Polri di Tengah Negara Hukum dan Demokrasi
A
A
A
Habib Aboe Bakar Alhabsyi Anggota Komisi III DPR RI
POLRI tahun ini berusia 72 tahun, tahap usia yang seharusnya cukup dewasa untuk menjalankan tugasnya. Sebagaimana Pasal 13 Undang-Undang No 2 Tahun 2002 mengenai Kepolisian Republik Indonesia, Polri memiliki tiga tugas pokok. Pertama adalah memelihara keamanan dan ketertiban masyarakat. Kedua sebagai instrumen negara yang melakukan penegakan hukum. Ketiga memberikan perlindungan, pengayoman, dan pelayanan kepada masyarakat. Ketiga tugas pokok tersebut memosisikan Polri sebagai pilar utama dalam penegakan hukum, penjagaan keamanan, dan perlindungan masyarakat.

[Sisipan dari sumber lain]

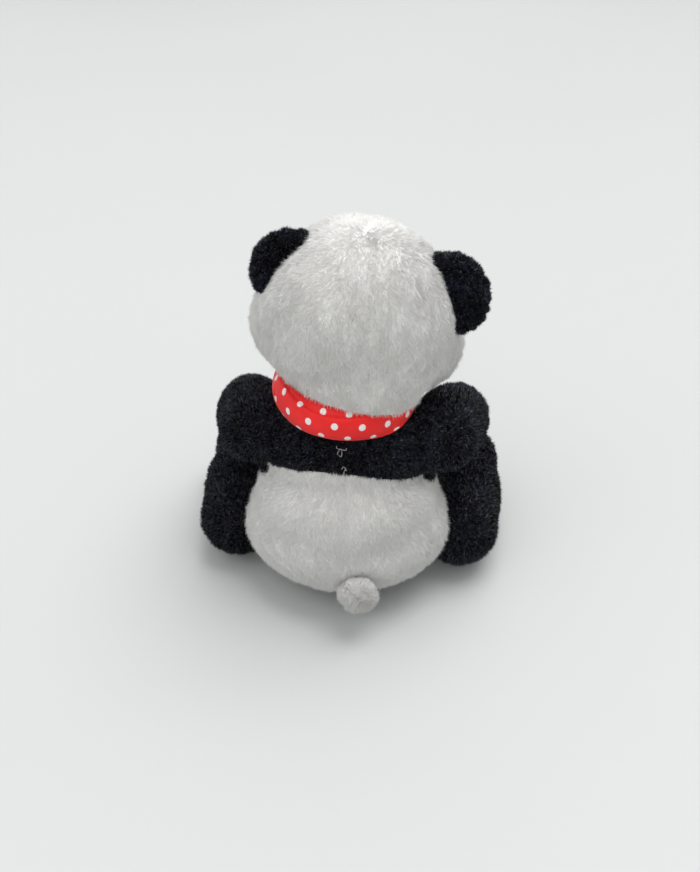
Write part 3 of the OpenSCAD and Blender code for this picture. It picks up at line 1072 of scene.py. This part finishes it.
def threads_on_seam():
    """Loose ends of the clear closing thread at the back of the yoke."""
    tree = trees["yoke"]
    way = Vector((0, -1, 0))
    curls = [
        [(1.5 + 0.6 * math.cos(a), 55.4 + 0.7 * math.sin(a)) for a in np.linspace(-0.5, 5.2, 22)],
        [(1.0 + 1.4 * math.cos(a), 57.0 + 0.9 * math.sin(a)) for a in np.linspace(3.3, 6.6, 16)],
        [(0.6 * math.sin(1.7 * t) - 0.3 * t, 50.6 - 1.9 * t) for t in np.linspace(-0.6, 1.8, 20)],
        [(0.2 + 0.7 * math.cos(a), 51.0 + 0.6 * math.sin(a)) for a in np.linspace(0.4, 3.9, 16)],
    ]
    lines = []
    for n, curl in enumerate(curls):
        line = []
        for k, (x, z) in enumerate(curl):
            hit = tree.ray_cast(spot((x - 0.5, 80, z)), way)[0]
            y = hit.y / MM if hit is not None else 27.0
            line.append((x - 0.5, y + 1.5 + 0.5 * math.sin(k * 0.5 + n), z))
        lines.append(line)
    return tube("closing_thread", lines, 0.075, 6)


finish_piece(neck_cuff(), BLACK_BASE, "neck", ("neck_collar",))
finish_piece(ribbon(), RIBBON, "ribbon_loop", ("ribbon_loop",))
finish_piece(threads_on_seam(), CLEAR_THREAD, "torso", ("closing_stitches",))

for name, look in (
    ("jump_ring", CHAIN_STEEL),
    ("chain_link_1", CHAIN_STEEL),
    ("chain_link_2", CHAIN_STEEL),
    ("chain_link_3", CHAIN_STEEL),
    ("split_ring", RING_STEEL),
    ("eye_left", EYE),
    ("eye_right", EYE),
    ("eye_washer_left", WASHER),
    ("eye_washer_right", WASHER),
):
    node = frame["nodes"][name]
    node.data.materials.clear()
    node.data.materials.append(look)

# ---------------------------------------------------------------- pile on every plush piece

WHITE = {"length": 1.9, "width": 0.085, "lean": 0.62, "curl": 0.2, "softness": 0.72}
POMPON = {"length": 2.4, "width": 0.13, "lean": 0.3, "curl": 0.7, "softness": 0.4}
BLACK = {"length": 1.5, "width": 0.15, "lean": 0.3, "curl": 1.2, "softness": 0.0}
SHORT = {"length": 1.2, "width": 0.08, "lean": 0.5, "curl": 0.2, "softness": 0.7}


def pile(name, base, count, style, colour, comb, seed, avoid=(), reach=0.9, region=None):
    made = strands(name, base, count, comb=comb, seed=seed, avoid=avoid, reach=reach, region=region, **style)
    return finish_piece(made, WHITE_FIBRE if colour == "white" else BLACK_FIBRE)


def others(*names):
    return [trees[n] for n in names]


head_things = [*patch_trees.values(), *others("muzzle", "ear_left", "ear_right"), wrap_tree]
nose_tree = tree_of(nose_button)


def behind(y):
    return lambda p: p[:, 1] > y


def before(y):
    return lambda p: p[:, 1] <= y


def outside_cup(p):
    return np.linalg.norm(p - np.array(HEAD_C), axis=1) > CUP_R + 0.4


SEAT_SIDE = others("leg_left", "leg_right", "yoke", "tail")
YOKE_SIDE = [*others("seat", "arm_left", "arm_right"), wrap_tree]
# Each row: body part, end of the name, strands, style, colour, combing,
# what it keeps clear of, by how much, and where on the piece it grows
PILES = [
    ("seat", "_back", 45000, WHITE, "white", over_seam, SEAT_SIDE, 0.35, behind(16)),
    ("seat", "_front", 45000, WHITE, "white", over_seam, SEAT_SIDE, 0.35, before(16)),
    ("yoke", "", 45000, BLACK, "black", swirl, YOKE_SIDE, 0.5, outside_cup),
    ("arm_left", "", 45000, BLACK, "black", swirl, [*others("yoke"), wrap_tree], 0.3, None),
    ("arm_right", "", 45000, BLACK, "black", swirl, [*others("yoke"), wrap_tree], 0.3, None),
    ("leg_left", "", 45000, BLACK, "black", swirl, others("seat", "arm_left"), 0.25, None),
    ("leg_right", "", 45000, BLACK, "black", swirl, others("seat", "arm_right"), 0.25, None),
    ("head", "_back", 45000, WHITE, "white", down, head_things, 0.6, behind(-2)),
    ("head", "_front", 45000, WHITE, "white", down, head_things, 0.6, before(-2)),
    ("muzzle", "", 8000, SHORT, "white", down, [trees["head"], nose_tree], 0.2, None),
    ("ear_left", "", 18000, BLACK, "black", swirl, others("head"), 0.3, None),
    ("ear_right", "", 18000, BLACK, "black", swirl, others("head"), 0.3, None),
    ("tail", "", 30000, POMPON, "white", swirl, (), 0, behind(TAIL_C[1] - 4)),
]
REPLACED = {
    "seat": ("seat_skin", "torso_stuffing"),
    "yoke": ("yoke_skin",),
    "head": ("head_skin", "head_stuffing"),
    "muzzle": ("muzzle",),
    "ear_left": ("ear_left",),
    "ear_right": ("ear_right",),
    "tail": ("tail",),
}
for limb in ("arm", "leg"):
    for name in SIDES:
        REPLACED[f"{limb}_{name}"] = (f"{limb}_skin_{name}", f"{limb}_stuffing_{name}")
BODY_OF = {"seat": "torso", "yoke": "torso", "muzzle": "head"}


def attach(obj, part):
    """Rides a piece on its body; an arm piece only has its transform baked into its mesh and rides on
    nothing.
    """
    if part.startswith("arm_"):
        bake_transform(obj)
    else:
        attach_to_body(obj, BODY_OF.get(part, part))


for seed, (part, end, count, style, colour, comb, avoid, reach, region) in enumerate(PILES):
    full_name, draw = f"{part}_pile{end}", 20 + 3 * seed
    made = pile(full_name, soft[part], count, style, colour, comb, draw, avoid, reach, region)
    attach(made, part)
for part, skin in soft.items():
    colour = "white" if part in ("seat", "head", "muzzle", "tail") else "black"
    base = WHITE_BASE if colour == "white" else BLACK_BASE
    finish_piece(skin, base, None, REPLACED[part])
    attach(skin, part)
for n, (name, patch) in enumerate(patches.items()):
    eye_tree = tree_of(frame["nodes"][f"eye_{name}"])
    full_name, style, around = f"eye_patch_{name}_pile", BLACK | {"length": 1.1}, [trees["head"], eye_tree]
    made = pile(full_name, patch, 4000, style, "black", swirl, 90 + n, around, 0.25)
    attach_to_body(made, "head")
    finish_piece(patch, BLACK_BASE, "head", (f"eye_patch_{name}",))
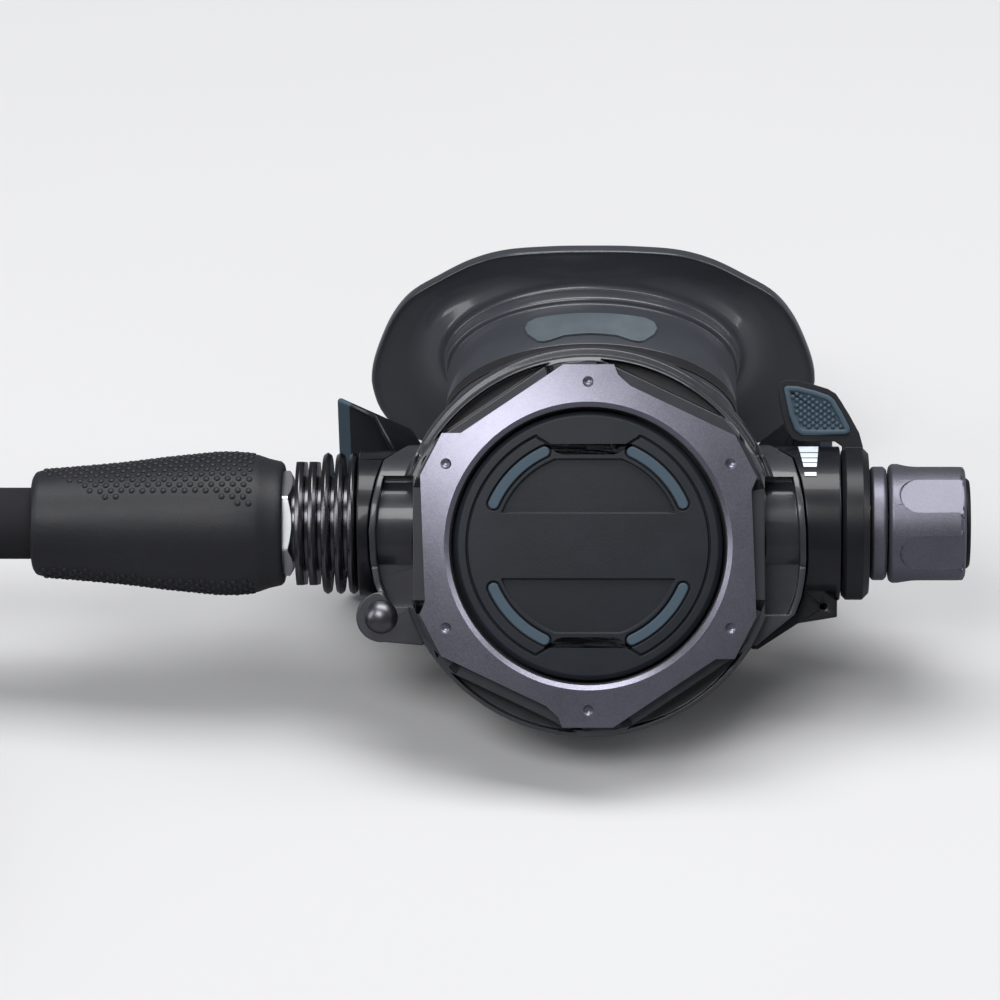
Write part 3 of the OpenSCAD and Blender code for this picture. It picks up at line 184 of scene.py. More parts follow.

Untuk menjalankan tugas pokok tersebut, UU Polri memberikan 12 kewenangan. Mulai dari melakukan penangkapan, penahanan, penggeledahan hingga kewenangan melakukan penyitaan terhadap sebuah objek barang. Kewenangan yang diberikan tentu dalam rangka menjaga terlaksananya tertib hukum di Indonesia. Melalui kewenangan tersebut diharapkan akan dapat dilaksanakan prinsip negara hukum sebagaimana dimaksudkan dalam Pasal 1 ayat 3 UUD 1945. Penegasan ketentuan konstitusi ini bermakna bahwa segala aspek kehidupan dalam kemasyarakatan, kenegaraan, dan pemerintahan harus senantiasa berdasarkan atas hukum.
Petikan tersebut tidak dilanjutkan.